Evangelical Conviction Number 6: Evangelicals are known for their dedication to fulfilling the Great Commission that Jesus gave to his disciples to go into all the world, making more disciples, baptizing them in the name of the Father and of the Son and of the Holy Spirit and teaching them to observe all that he had commanded them. Let’s be honest: some evangelicals have done this very badly, doing it in the enthusiasm of their fleshly pride, rather than under the leading and direction of the Holy Spirit. If some of us hold back from being evangelicals, it is most likely because we do not want to be associated with the sledge hammer sensitivity of some visible evangelicals. But the fact that some have done it badly in no way removes the Great Commission. It just calls us to be wiser. Some of us try to get off the hook by saying that we are sharing the gospel with deeds rather than with words. The deeds are great and essential, but, under the leading of the Spirit, the deeds need to be explained in words. If you will covenant with me that we will seek better and better ways under the guidance of Scripture and the leading and empowering of the Holy Spirit, to share the message of God’s saving love in Jesus Christ, then you just might be an evangelical.

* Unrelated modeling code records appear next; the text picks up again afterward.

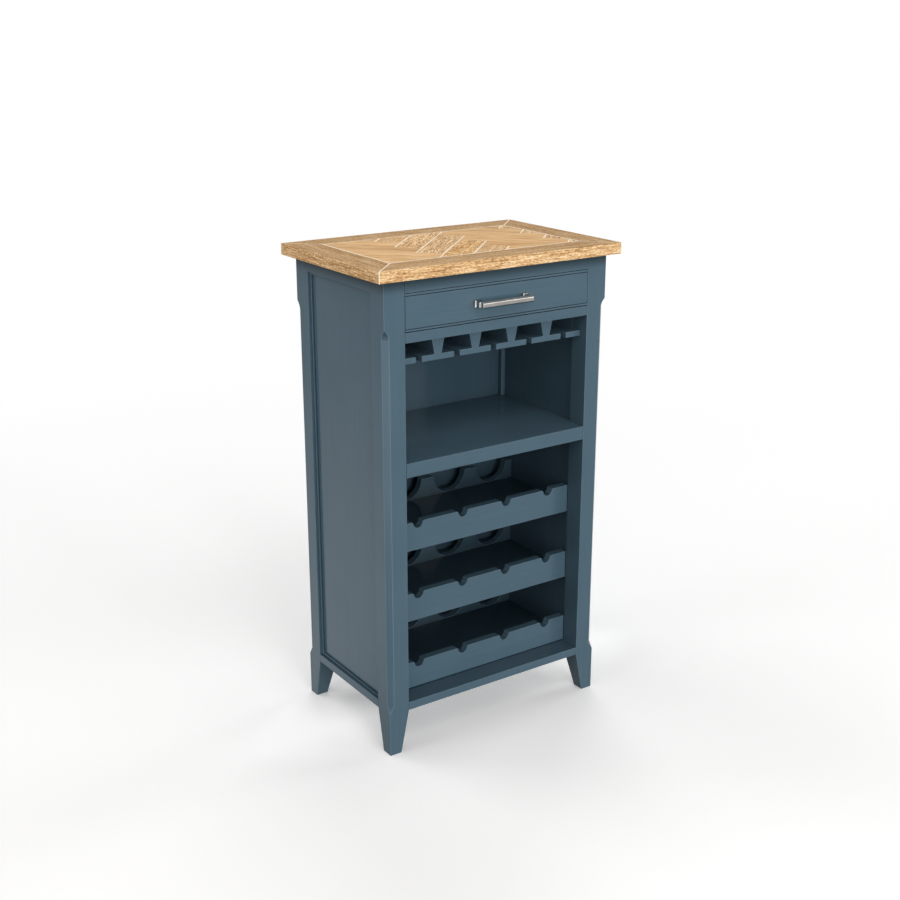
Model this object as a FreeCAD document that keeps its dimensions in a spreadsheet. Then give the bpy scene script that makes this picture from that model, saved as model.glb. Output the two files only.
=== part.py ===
import FreeCAD, Part
import math
import os

import Sketcher

# Wine cabinet, in millimetres.
# Frame: +Z up, the front faces -Y, +X to the right as seen from the front.
# Origin: on the floor, in the middle of the cabinet's footprint.

SIZES = (
    # the carcass
    ("body_width", 555, "across the outer faces of the posts"),
    ("body_depth", 352, "front to back over the posts"),
    ("body_height", 1026, "floor to the underside of the oak top"),
    ("post_size", 48, "side of a square post"),
    ("foot_size", 28, "side of a post where it meets the floor"),
    ("leg_height", 96, "floor to the underside of the bottom board"),
    ("chamfer_leg", 11, "leg of the chamfer on a post's outer corner"),
    ("chamfer_foot", 98.5, "height where the lower chamfer stop starts"),
    ("chamfer_stop", 17.5, "length of the lower chamfer stop"),
    ("chamfer_drop", 119, "end of the flat chamfer below the oak top"),
    ("tongue_radius", 30, "radius of the scooped upper chamfer stop"),
    ("tongue_rise", 2.4, "centre of the scoop above the end of the flat chamfer"),
    ("tongue_overcut", 0.1, "scoop deeper than the flat chamfer"),
    ("rail_thickness", 22, "thickness of every rail"),
    ("tenon_thickness", 10, "thickness of a rail's tenon"),
    ("tenon_length", 18, "length of a rail's tenon"),
    ("tenon_shoulder", 5, "shoulder above and below a tenon"),
    ("tenon_end_gap", 1, "mortise deeper than its tenon"),
    ("top_rail_height", 29, "height of the front and back top rails"),
    ("side_rail_height", 28, "height of the side top rails"),
    ("drawer_rail_height", 20.5, "height of the rail under the drawer"),
    ("drawer_bead_height", 5.5, "height of the beads above and below the drawer"),
    ("drawer_opening_height", 67.5, "clear height between the two beads"),
    ("side_panel_thickness", 28, "thickness of a side panel"),
    ("side_panel_recess", 10, "side panel behind the outer face of the posts"),
    ("side_bead_width", 4.5, "face width of the moulding round a side panel"),
    ("side_bead_proud", 4.5, "moulding proud of the side panel"),
    ("bottom_board_thickness", 18, "thickness of the bottom board"),
    ("back_panel_thickness", 9, "thickness of the back panel"),
    ("back_inset", 26, "rear face of the back panel inside the rear of the posts"),
    ("back_groove", 6, "depth of the back panel's grooves in the posts"),
    ("housing_depth", 6, "depth of the shelf housings in the side panels"),
    ("shelf_top", 650, "height of the middle shelf's upper face"),
    ("shelf_thickness", 30, "thickness of the middle shelf"),
    ("hanger_board_thickness", 13, "thickness of the board over the glass hangers"),
    # the glass hangers
    ("glass_slots", 5, "number of slots for stems"),
    ("slot_width", 14.2, "width of a slot"),
    ("hanger_height", 56.5, "height of a glass hanger"),
    ("flange_thickness", 12, "thickness of a flange"),
    ("web_foot", 17, "web width where it meets the flange"),
    ("web_head", 36, "web width where it meets the hanger board"),
    # the wine rack
    ("rack_pitch", 161.3, "one tier to the next"),
    ("rack_bays", 4, "bottles in a tier"),
    ("rack_floor_thickness", 15, "thickness of a rack floor"),
    ("rack_board_thickness", 18, "thickness of the neck and bottle boards"),
    ("bottle_board_setback", 12.5, "bottle board in front of the back posts"),
    ("neck_board_height", 63.3, "height of a neck board"),
    ("neck_radius", 11.5, "radius of the notch that holds a bottle's neck"),
    ("neck_drop", 3, "centre of a neck notch below the board's top edge"),
    ("neck_shoulder", 5, "rounding of a neck notch's two lips"),
    ("bottle_board_height", 44.5, "height of a bottle board above its floor"),
    ("bottle_radius", 43, "radius of the cut-out that holds a bottle's body"),
    # the drawer
    ("front_thickness", 20, "thickness of the drawer front"),
    ("front_gap", 1.5, "gap all round the drawer front"),
    ("drawer_side_thickness", 12, "thickness of drawer sides and back"),
    ("drawer_side_height", 64, "height of a drawer side"),
    ("drawer_side_gap", 2, "gap between a drawer side and its guide"),
    ("runner_gap", 0.3, "drawer side above its runner, and drawer box before its stops"),
    ("drawer_bottom_thickness", 6, "thickness of the drawer bottom"),
    ("drawer_bottom_rise", 6, "drawer bottom above the lower edge of the sides"),
    ("drawer_groove", 5, "depth of the drawer bottom's grooves"),
    ("runner_width", 25, "width of runners and kickers"),
    ("kicker_thickness", 12, "thickness of the kickers over the drawer sides"),
    ("guide_height", 55, "height of a side guide"),
    ("drawer_stop_depth", 16.7, "depth of a drawer stop block, front to back"),
    ("drawer_stop_height", 20, "height of a drawer stop block"),
    # the handle
    ("handle_length", 126, "length of the handle bar"),
    ("handle_height", 13, "height of the handle bar"),
    ("handle_depth", 10, "depth of the handle bar, front to back"),
    ("handle_bevel", 2.8, "bevel on the bar's two front edges"),
    ("handle_reach", 29, "front of the bar proud of the drawer front"),
    ("handle_inset", 3, "middle of a foot inside the end of the bar"),
    ("handle_rise", 0.3, "handle above the middle of the drawer front"),
    ("handle_plate_width", 15, "width of a foot's plate"),
    ("handle_plate_height", 17, "height of a foot's plate"),
    ("handle_plate_depth", 6.7, "depth of a foot's plate"),
    ("handle_stem_width", 11, "width of a foot's stem"),
    ("handle_stem_height", 12, "height of a foot's stem"),
    ("handle_screw_bite", 12, "handle screw inside its foot"),
    # the oak top
    ("top_thickness", 24, "thickness of the oak top"),
    ("side_overhang", 22.5, "top past the posts at each side"),
    ("front_overhang", 22, "top past the posts at front and back"),
    ("frame_board_width", 65, "width of the mitred frame boards"),
    ("top_arris", 1.5, "rounding of the upper outer edge"),
    ("parquet_thickness", 6, "thickness of the parquet blocks"),
    ("block_width", 57.6, "width of a parquet block"),
    ("block_length", 230.4, "length of a parquet block"),
    ("block_gap", 0.3, "joint between parquet blocks"),
    ("block_corner_x", 75.5, "a block corner that sets the herringbone, right of centre"),
    ("block_corner_y", 61.5, "the same corner, behind centre"),
    # brackets and screws
    ("bracket_leg", 16, "leg of a top bracket"),
    ("bracket_thickness", 2, "thickness of a top bracket"),
    ("bracket_width", 20, "width of a top bracket"),
    ("bracket_hole", 9, "bracket hole from the bend"),
    ("bracket_spread", 140, "distance between the brackets of one side"),
    ("screw_radius", 2, "radius of a screw's shank"),
    ("screw_head_radius", 4, "radius of a screw's head"),
    ("screw_head_height", 2, "height of a screw's head"),
    ("screw_play", 0.2, "hole radius larger than the shank"),
    ("screw_end_gap", 1, "hole deeper than its screw"),
    ("wood_screw_length", 14, "shank length of the bracket screws"),
    ("back_screw_length", 30, "shank length of the back panel's screws"),
    ("back_screw_columns", 3, "screws across the back panel in each row"),
    ("back_screw_spread", 340, "distance between the outer columns"),
)

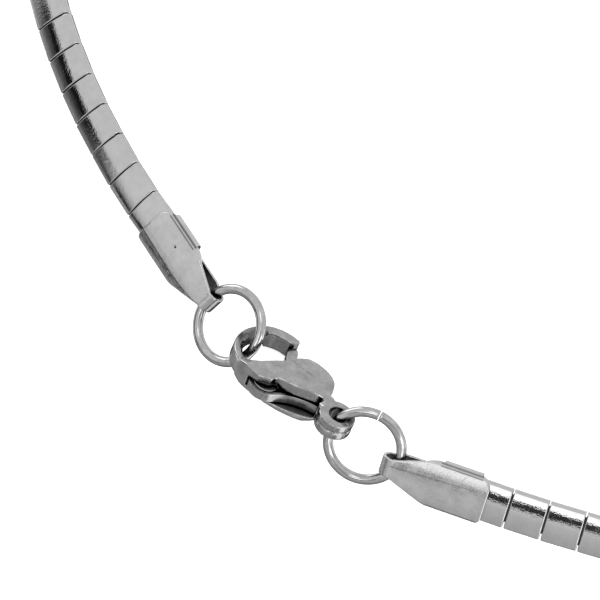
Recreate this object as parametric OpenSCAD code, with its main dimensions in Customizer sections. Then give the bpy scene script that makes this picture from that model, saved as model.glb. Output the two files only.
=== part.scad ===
// Rectangle link chain: domed steel plates strung on a flat core band as a closed
// loop, with two folded end caps, two jump rings and a lobster clasp.
// Millimetres. The surface it lies on is z = 0 and the clasp lies on the -Y side.

/* [Part] */
// Piece to draw, or all of them

/* [Chain] */
// Radius of the loop along the middle of the band
loop_radius = 71.4; // [71.3:0.05:71.5]
// Plates seen between the two caps
plate_count = 131; // [129:1:132]
// Slit between two plates at the inner edge of the loop
plate_slit = 0.15; // [0.12:0.01:0.2]
// Width of a plate across the band
plate_width = 3.55; // [3.5:0.05:3.6]
// Height of a plate from its lips to its crown
plate_height = 1.35; // [1.3:0.05:1.4]
// Thickness of the plate metal
plate_sheet = 0.35; // [0.3:0.05:0.4]
// Outward lean of the band's face
band_lean = 38; // [36:1:38]

/* [End caps] */
// Length of a cap from its mouth to its curled tip
cap_length = 9.2; // [9.1:0.1:9.3]
// Thickness of the cap metal
cap_sheet = 0.25; // [0.24:0.01:0.28]
// Width of the curled tip
cap_tip_width = 1.6; // [1.5:0.1:1.8]

/* [Jump rings] */
// Outside diameter of a ring
ring_diameter = 7; // [6.9:0.1:7.1]
// Diameter of the ring wire
ring_wire = 0.86; // [0.8:0.02:0.88]

/* [Clasp] */
// Thickness of the clasp through its body
clasp_thickness = 2.9; // [2.8:0.1:3]
// Thickness of the hook
hook_thickness = 1.6; // [1.5:0.1:1.7]
// Width of the slot that the lever moves in
slot_width = 1.1; // [1.05:0.05:1.2]
// Thickness of the lever
lever_thickness = 0.9; // [0.85:0.05:0.95]
// Angle that the lever is drawn open
lever_open = 0; // [0:1:20]

/* [Hidden] */
$fn = 96;
overlap = 0.4;
far = 40;
// Centres the box of the whole part on the origin
centre_shift = [0, 1.457, 0];

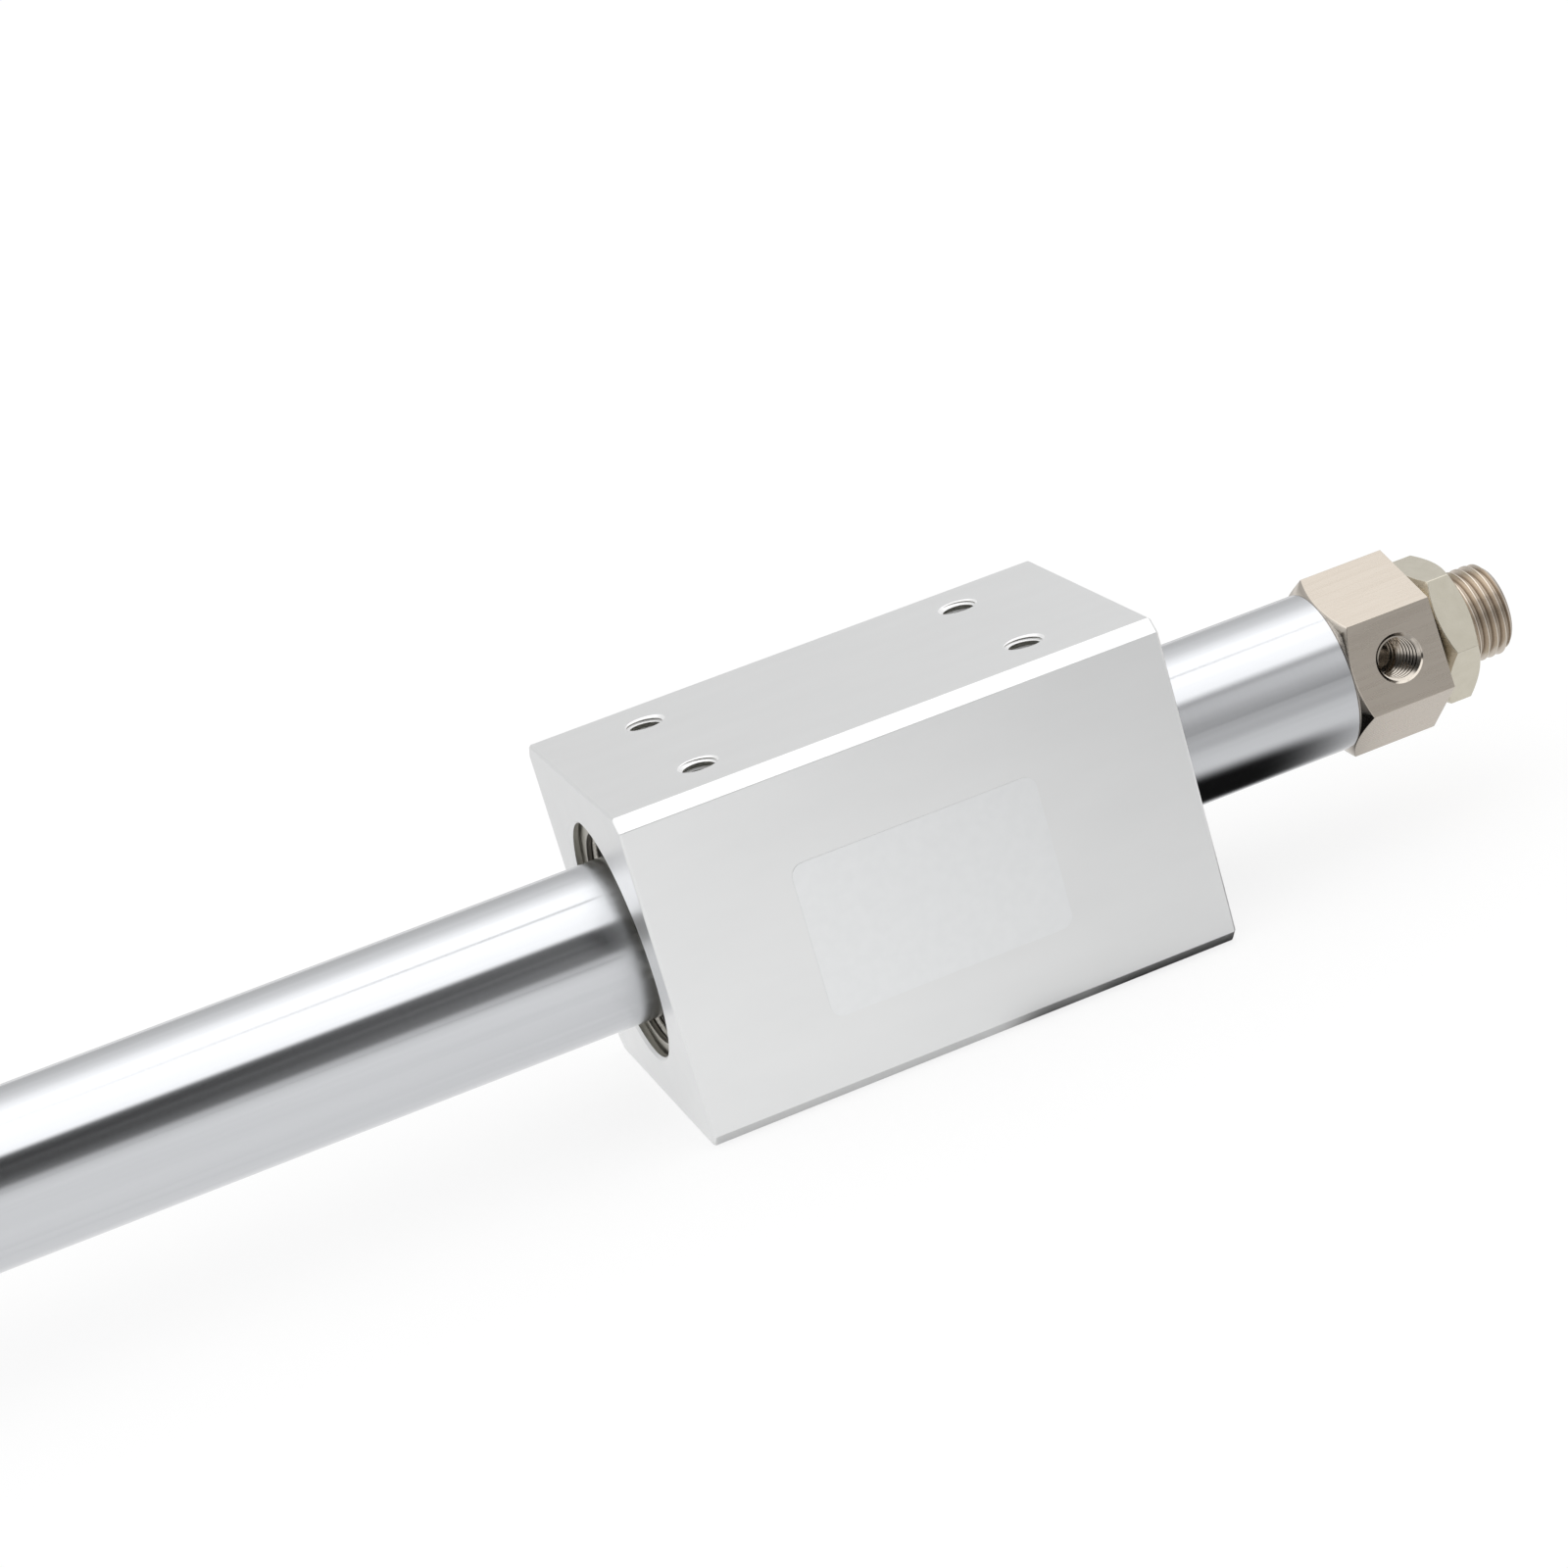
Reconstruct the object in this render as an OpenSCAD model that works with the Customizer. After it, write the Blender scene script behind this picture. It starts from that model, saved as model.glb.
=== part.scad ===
// Magnetically coupled rodless air cylinder.
// A slider block rides on the outside of a stainless tube. Ring magnets in the block
// and on the piston inside the tube hold each other through the tube wall, so the
// block follows the piston with no slot and no rod.
// X runs along the tube, Z points out of the block's drilled face, and the origin is
// the middle of the tube's axis.

/* [Tube] */
// Inside diameter of the tube
bore = 15; // [12:0.5:16]
// Wall thickness of the tube
tube_wall = 1; // [0.8:0.1:1.5]

/* [Stroke] */
// Travel of the slider from stop to stop
stroke = 300; // [50:10:500]
// How far the slider stands from the right-hand end of its stroke
slider_to_end = 19.5; // [0:0.5:50]
// Gap left between the block and each head cover at the stops
end_gap = 2.7; // [2:0.1:6]

/* [Slider block] */
// Length of the block along the tube
block_length = 57; // [54:1:80]
// Width of the block across the tube
block_width = 35; // [33:1:45]
// Height of the block
block_height = 35; // [34:1:45]
// Chamfer along the four long edges
long_edge = 1.3; // [0.5:0.1:2.5]
// Fine break around the two end faces
end_edge = 0.25; // [0.1:0.05:0.5]
// Chamfer at the two mouths of the bore
mouth_edge = 0.3; // [0.1:0.05:0.6]

/* [Mounting holes in the block] */
// Spacing of the tapped holes along the tube
hole_spacing_x = 35; // [25:1:40]
// Spacing of the tapped holes across the tube
hole_spacing_y = 19; // [18:0.5:23]
// Thread size of the tapped holes
hole_thread = 4; // [3:1:5]
// Depth of full thread in the tapped holes
hole_depth = 6; // [4:0.5:6.5]
// Width of the countersink round each tapped hole
hole_edge = 0.2; // [0.1:0.05:0.5]

/* [Magnet stack] */
// Number of ring magnets in each stack
magnets = 4; // [2:1:4]
// Length of each magnet along the tube
magnet_length = 4.4; // [3:0.1:4.6]
// Length of each yoke ring beside the magnets
yoke_length = 2.4; // [1.5:0.1:2.6]
// Radial thickness of the slider's magnet rings
outer_magnet_wall = 3.3; // [3:0.1:3.6]
// Diameter of the shaft that carries the inner stack
shaft_d = 5; // [4:0.5:6]

/* [Slider end pieces] */
// Distance from the block's end face to the retaining ring's groove
ring_setback = 1.1; // [0.8:0.1:2]
// Thickness of the retaining ring
ring_thickness = 1.2; // [1:0.1:1.5]
// Depth of the groove that holds the retaining ring
ring_groove = 0.6; // [0.4:0.1:0.9]
// Radial width of the retaining ring opposite its gap
ring_width = 2.2; // [1.8:0.1:2.4]
// Depth of the scraper's pocket in the slider spacer
scraper_length = 2.6; // [2:0.1:3]
// Thickness of the web between the scraper and the wear ring
web = 1; // [0.8:0.1:1.5]
// Length of the wear ring that guides the slider on the tube
slider_wear_length = 5.2; // [4:0.1:6]

/* [Head covers] */
// How much wider than the tube the hexagon is across its flats
hex_over_tube = 0; // [0:0.5:3]
// Length of the hexagon
hex_length = 10.3; // [9:0.1:14]
// Angle by which the ports point up from the block's side
port_angle = 9; // [0:1:59]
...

In summary, evangelicals believe:
1. That God is personal and relational,
2. That the Bible is divinely inspired and authoritative,
3. That Jesus Christ is central to our redemption as children of God,
4. That salvation is by grace, through faith, for good works,
5. That we must be born anew of the Spirit of God, being renewed in the image of God, and
6. That we have been commissioned by Christ to share his message of salvation in deeds and words.
If those six convictions fit within your picture of Christian life, then it is not that you just might be, but I dare to say that you ARE an evangelical. Without the evangelical stream of living water, the church would have died long ago. Forgive me if what I say next sounds offensive to you—I don’t think it will, just please forgive me if it does--but I trust that it will help you remember the point: Christianity without the evangelical stream (at its best) is like marriage without sex: unproductive.